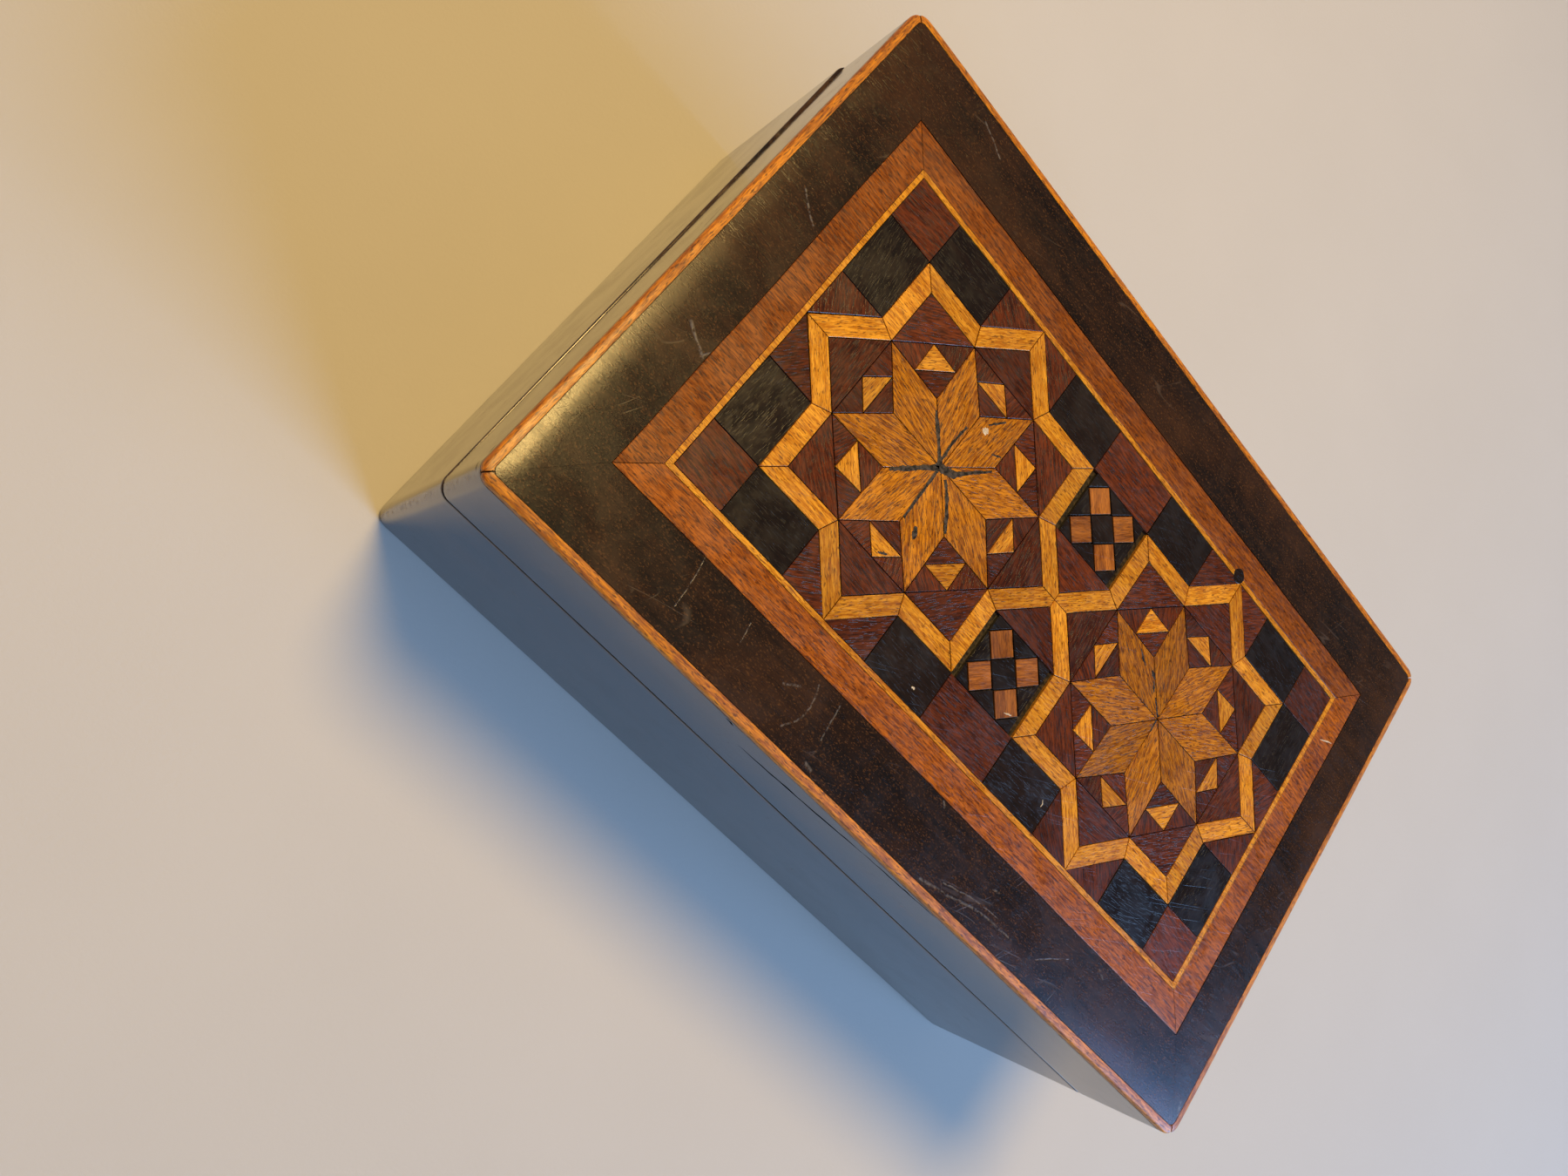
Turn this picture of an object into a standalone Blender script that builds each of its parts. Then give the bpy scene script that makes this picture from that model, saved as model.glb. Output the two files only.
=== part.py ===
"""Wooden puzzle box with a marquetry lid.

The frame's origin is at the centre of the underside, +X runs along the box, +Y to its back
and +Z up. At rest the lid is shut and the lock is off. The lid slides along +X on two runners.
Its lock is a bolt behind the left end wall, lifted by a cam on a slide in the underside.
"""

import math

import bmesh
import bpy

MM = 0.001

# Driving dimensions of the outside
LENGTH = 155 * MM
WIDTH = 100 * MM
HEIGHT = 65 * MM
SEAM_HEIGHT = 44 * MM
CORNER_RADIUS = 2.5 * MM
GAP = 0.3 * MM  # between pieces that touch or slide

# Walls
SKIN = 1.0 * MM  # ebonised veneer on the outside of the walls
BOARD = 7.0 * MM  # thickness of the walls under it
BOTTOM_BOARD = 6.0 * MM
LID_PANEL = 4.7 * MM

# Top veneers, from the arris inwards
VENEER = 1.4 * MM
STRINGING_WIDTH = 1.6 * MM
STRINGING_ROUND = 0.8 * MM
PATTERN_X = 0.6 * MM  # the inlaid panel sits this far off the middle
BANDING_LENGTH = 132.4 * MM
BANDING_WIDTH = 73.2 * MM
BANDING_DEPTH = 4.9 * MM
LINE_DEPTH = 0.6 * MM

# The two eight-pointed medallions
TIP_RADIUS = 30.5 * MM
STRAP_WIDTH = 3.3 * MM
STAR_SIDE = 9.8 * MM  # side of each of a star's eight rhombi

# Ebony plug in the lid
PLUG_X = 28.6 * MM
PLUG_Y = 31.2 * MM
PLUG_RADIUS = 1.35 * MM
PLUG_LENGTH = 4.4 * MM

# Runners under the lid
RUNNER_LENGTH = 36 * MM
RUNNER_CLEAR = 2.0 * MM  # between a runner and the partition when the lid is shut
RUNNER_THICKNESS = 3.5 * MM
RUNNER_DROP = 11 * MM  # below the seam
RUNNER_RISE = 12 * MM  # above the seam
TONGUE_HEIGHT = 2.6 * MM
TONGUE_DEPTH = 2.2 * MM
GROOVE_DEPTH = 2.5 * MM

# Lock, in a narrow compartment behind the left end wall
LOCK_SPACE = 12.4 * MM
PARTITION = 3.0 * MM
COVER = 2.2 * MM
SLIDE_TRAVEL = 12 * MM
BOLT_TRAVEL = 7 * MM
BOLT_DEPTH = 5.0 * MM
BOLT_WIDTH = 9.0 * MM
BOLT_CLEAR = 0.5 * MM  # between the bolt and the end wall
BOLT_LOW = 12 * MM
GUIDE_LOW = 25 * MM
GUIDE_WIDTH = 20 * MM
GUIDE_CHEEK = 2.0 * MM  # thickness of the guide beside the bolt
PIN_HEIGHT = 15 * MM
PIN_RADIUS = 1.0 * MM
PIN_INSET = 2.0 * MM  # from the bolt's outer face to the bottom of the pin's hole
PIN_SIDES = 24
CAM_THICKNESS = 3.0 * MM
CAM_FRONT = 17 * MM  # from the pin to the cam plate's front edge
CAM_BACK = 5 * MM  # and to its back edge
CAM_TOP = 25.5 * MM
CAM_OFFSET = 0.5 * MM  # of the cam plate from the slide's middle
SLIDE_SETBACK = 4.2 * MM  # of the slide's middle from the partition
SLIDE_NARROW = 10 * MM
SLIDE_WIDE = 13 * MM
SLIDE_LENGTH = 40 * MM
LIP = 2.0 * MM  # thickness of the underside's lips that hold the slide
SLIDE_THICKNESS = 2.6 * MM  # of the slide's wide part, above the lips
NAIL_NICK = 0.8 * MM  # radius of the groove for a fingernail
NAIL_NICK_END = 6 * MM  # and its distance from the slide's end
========
**EXERCISE DIRECTIONS**: Using the data above, output each line exactly.

**FULL RESPONSE**:
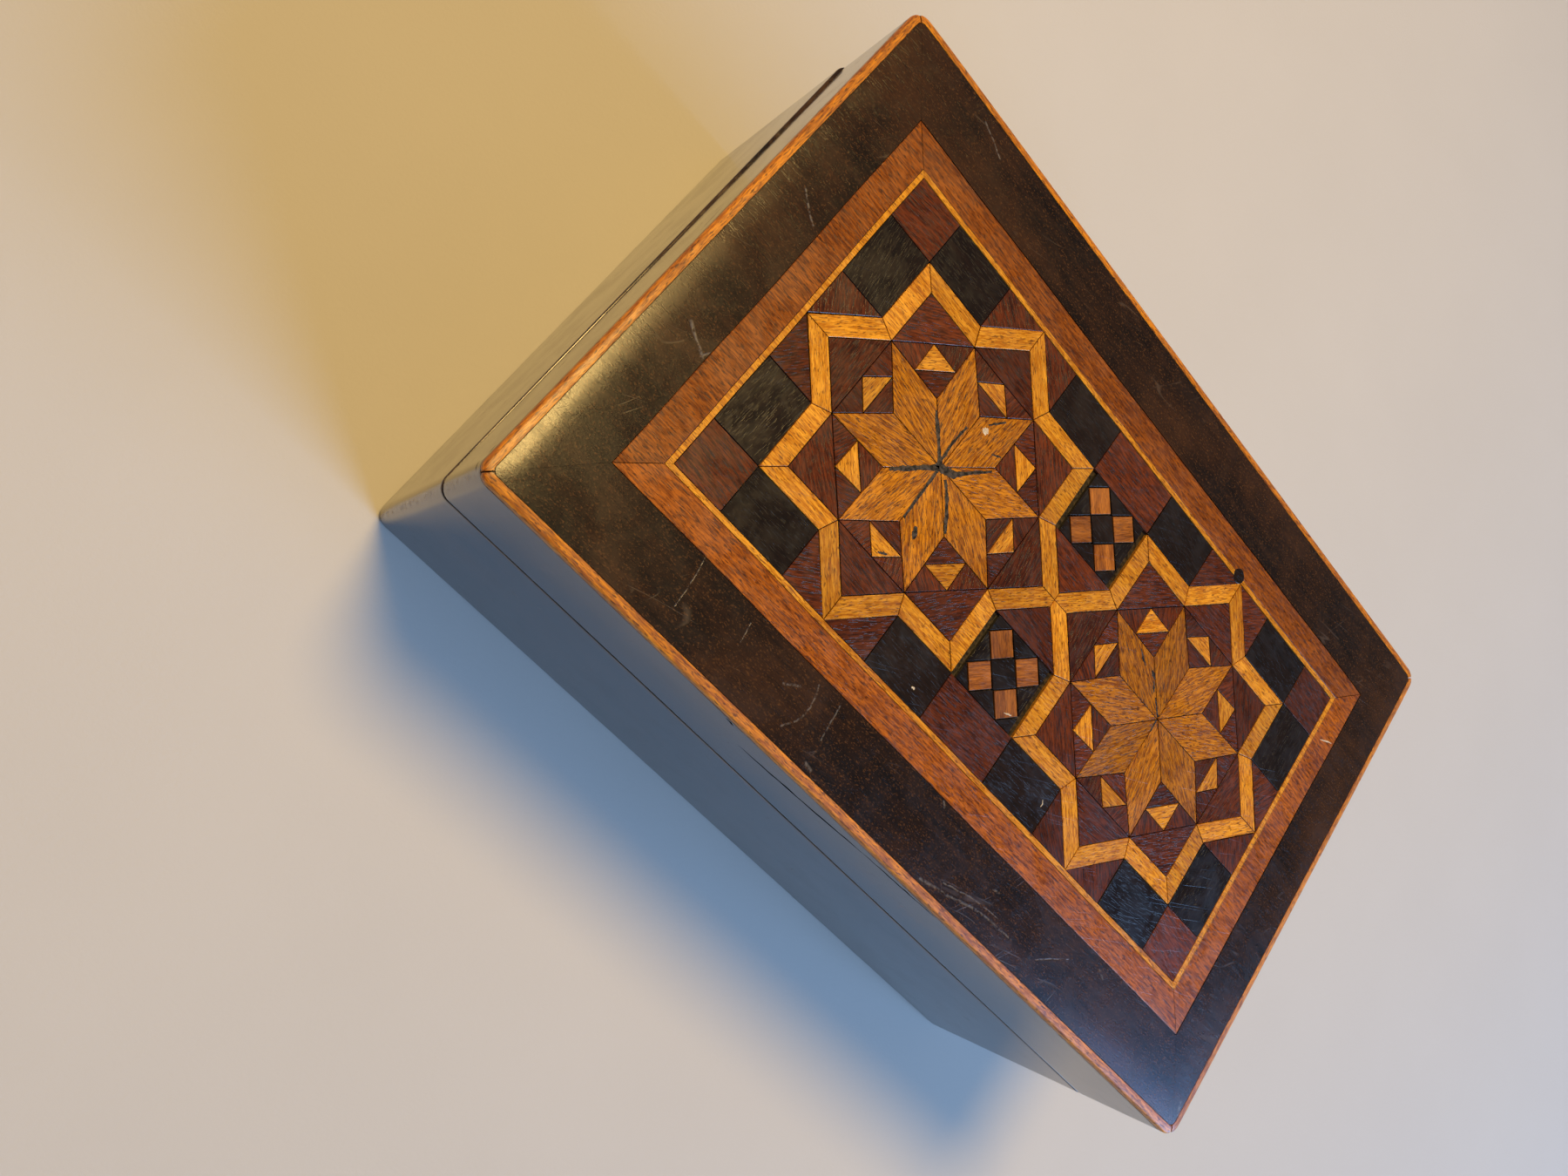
Turn this picture of an object into a standalone Blender script that builds each of its parts. Then give the bpy scene script that makes this picture from that model, saved as model.glb. Output the two files only.
=== part.py ===
"""Wooden puzzle box with a marquetry lid.

The frame's origin is at the centre of the underside, +X runs along the box, +Y to its back
and +Z up. At rest the lid is shut and the lock is off. The lid slides along +X on two runners.
Its lock is a bolt behind the left end wall, lifted by a cam on a slide in the underside.
"""

import math

import bmesh
import bpy

MM = 0.001

# Driving dimensions of the outside
LENGTH = 155 * MM
WIDTH = 100 * MM
HEIGHT = 65 * MM
SEAM_HEIGHT = 44 * MM
CORNER_RADIUS = 2.5 * MM
GAP = 0.3 * MM  # between pieces that touch or slide

# Walls
SKIN = 1.0 * MM  # ebonised veneer on the outside of the walls
BOARD = 7.0 * MM  # thickness of the walls under it
BOTTOM_BOARD = 6.0 * MM
LID_PANEL = 4.7 * MM

# Top veneers, from the arris inwards
VENEER = 1.4 * MM
STRINGING_WIDTH = 1.6 * MM
STRINGING_ROUND = 0.8 * MM
PATTERN_X = 0.6 * MM  # the inlaid panel sits this far off the middle
BANDING_LENGTH = 132.4 * MM
BANDING_WIDTH = 73.2 * MM
BANDING_DEPTH = 4.9 * MM
LINE_DEPTH = 0.6 * MM

# The two eight-pointed medallions
TIP_RADIUS = 30.5 * MM
STRAP_WIDTH = 3.3 * MM
STAR_SIDE = 9.8 * MM  # side of each of a star's eight rhombi

# Ebony plug in the lid
PLUG_X = 28.6 * MM
PLUG_Y = 31.2 * MM
PLUG_RADIUS = 1.35 * MM
PLUG_LENGTH = 4.4 * MM

# Runners under the lid
RUNNER_LENGTH = 36 * MM
RUNNER_CLEAR = 2.0 * MM  # between a runner and the partition when the lid is shut
RUNNER_THICKNESS = 3.5 * MM
RUNNER_DROP = 11 * MM  # below the seam
RUNNER_RISE = 12 * MM  # above the seam
TONGUE_HEIGHT = 2.6 * MM
TONGUE_DEPTH = 2.2 * MM
GROOVE_DEPTH = 2.5 * MM

# Lock, in a narrow compartment behind the left end wall
LOCK_SPACE = 12.4 * MM
PARTITION = 3.0 * MM
COVER = 2.2 * MM
SLIDE_TRAVEL = 12 * MM
BOLT_TRAVEL = 7 * MM
BOLT_DEPTH = 5.0 * MM
BOLT_WIDTH = 9.0 * MM
BOLT_CLEAR = 0.5 * MM  # between the bolt and the end wall
BOLT_LOW = 12 * MM
GUIDE_LOW = 25 * MM
GUIDE_WIDTH = 20 * MM
GUIDE_CHEEK = 2.0 * MM  # thickness of the guide beside the bolt
PIN_HEIGHT = 15 * MM
PIN_RADIUS = 1.0 * MM
PIN_INSET = 2.0 * MM  # from the bolt's outer face to the bottom of the pin's hole
PIN_SIDES = 24
CAM_THICKNESS = 3.0 * MM
CAM_FRONT = 17 * MM  # from the pin to the cam plate's front edge
CAM_BACK = 5 * MM  # and to its back edge
CAM_TOP = 25.5 * MM
CAM_OFFSET = 0.5 * MM  # of the cam plate from the slide's middle
SLIDE_SETBACK = 4.2 * MM  # of the slide's middle from the partition
SLIDE_NARROW = 10 * MM
SLIDE_WIDE = 13 * MM
SLIDE_LENGTH = 40 * MM
LIP = 2.0 * MM  # thickness of the underside's lips that hold the slide
SLIDE_THICKNESS = 2.6 * MM  # of the slide's wide part, above the lips
NAIL_NICK = 0.8 * MM  # radius of the groove for a fingernail
NAIL_NICK_END = 6 * MM  # and its distance from the slide's end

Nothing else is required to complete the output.